A sex therapist helps people with sexual problems.
Sex therapists are qualified counsellors, doctors or healthcare professionals who have done extra training in helping people with difficulties relating to sex.
Why do people see sex therapists?
Many people have a problem with sex at some point in their life. Some people deal with these problems themselves but, for others, sexual problems can cause a lot of distress and unhappiness.
A sex therapist can help people with various sexual problems, including:
- lack of desire
- difficulty getting or keeping an erection (erectile dysfunction)
- premature ejaculation or other ejaculation problems
- lack of desire
- difficulty having an orgasm
- pain during sex or inability to have penetrative sex
For more information, read more on male sexual problems and female sexual problems.
What happens in a sex therapy session?
A sex therapist will listen to you describe your problems and assess whether the cause is likely to be psychological, physical or a combination of the two.
Talking about and exploring your experiences will help you get a better understanding of what is happening and why. The therapist may also give you exercises and tasks to do with your partner in your own time.
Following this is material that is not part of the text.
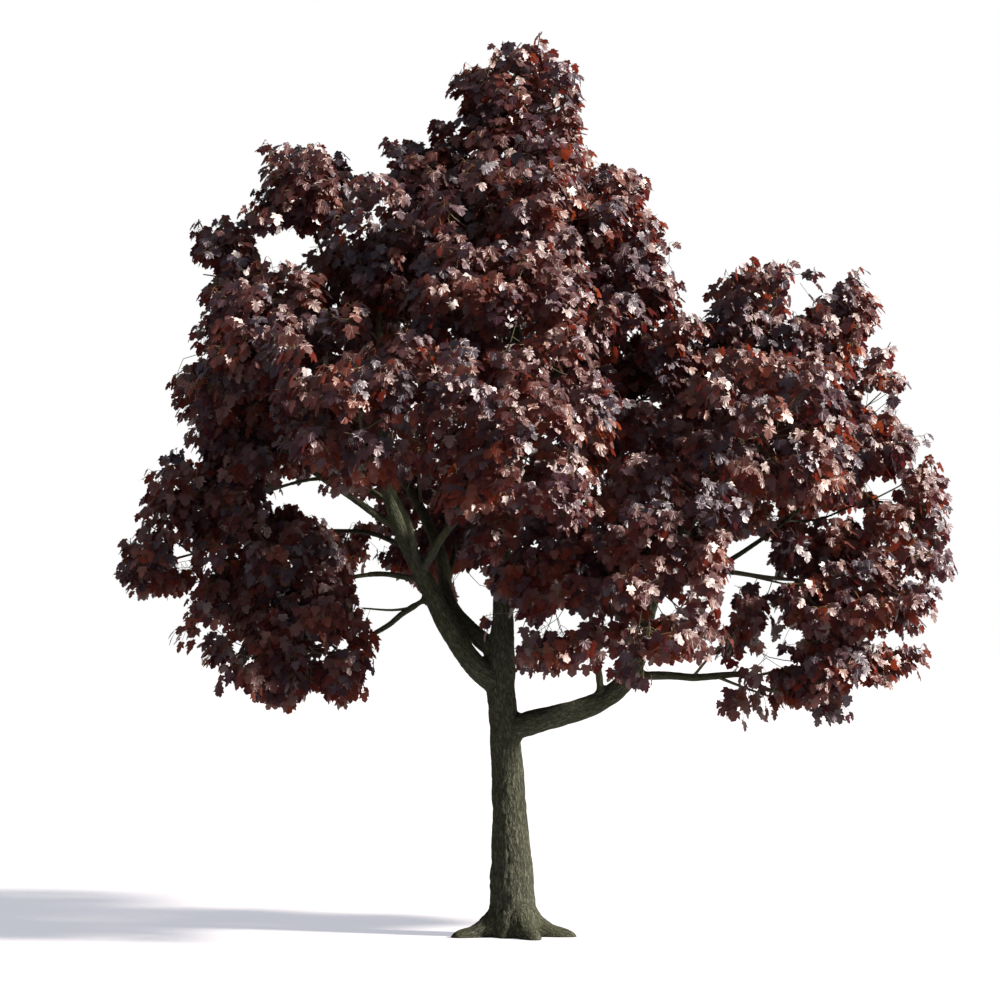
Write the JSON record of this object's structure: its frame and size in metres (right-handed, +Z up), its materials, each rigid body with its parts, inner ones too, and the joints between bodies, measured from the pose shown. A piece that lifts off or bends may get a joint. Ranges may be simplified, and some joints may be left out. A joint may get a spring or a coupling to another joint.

Each therapy session is completely confidential. You can see a sex therapist by yourself, but if your problem affects your partner as well, it may be better for you both to attend.
Sessions usually last for 30–50 minutes. The therapist may advise you to have weekly sessions or to see them less frequently, such as once a month.
How can I find a sex therapist?
If you have a sexual problem, it’s a good idea to see your GP first as they can check for any physical causes. Your GP can refer you to a sex therapist if they think it will help you. However, sex therapy is not available on the NHS in all areas and an NHS clinic may only offer a limited number of therapy sessions.
You can also find a sex therapist privately, which you’ll need to pay for. It’s important to see a fully qualified therapist. Look for a therapist who is a member of the College of Sexual and Relationship Therapists or the Institute of Psychosexual Medicine.
Organisations such as Relate also offer sex therapy for a fee.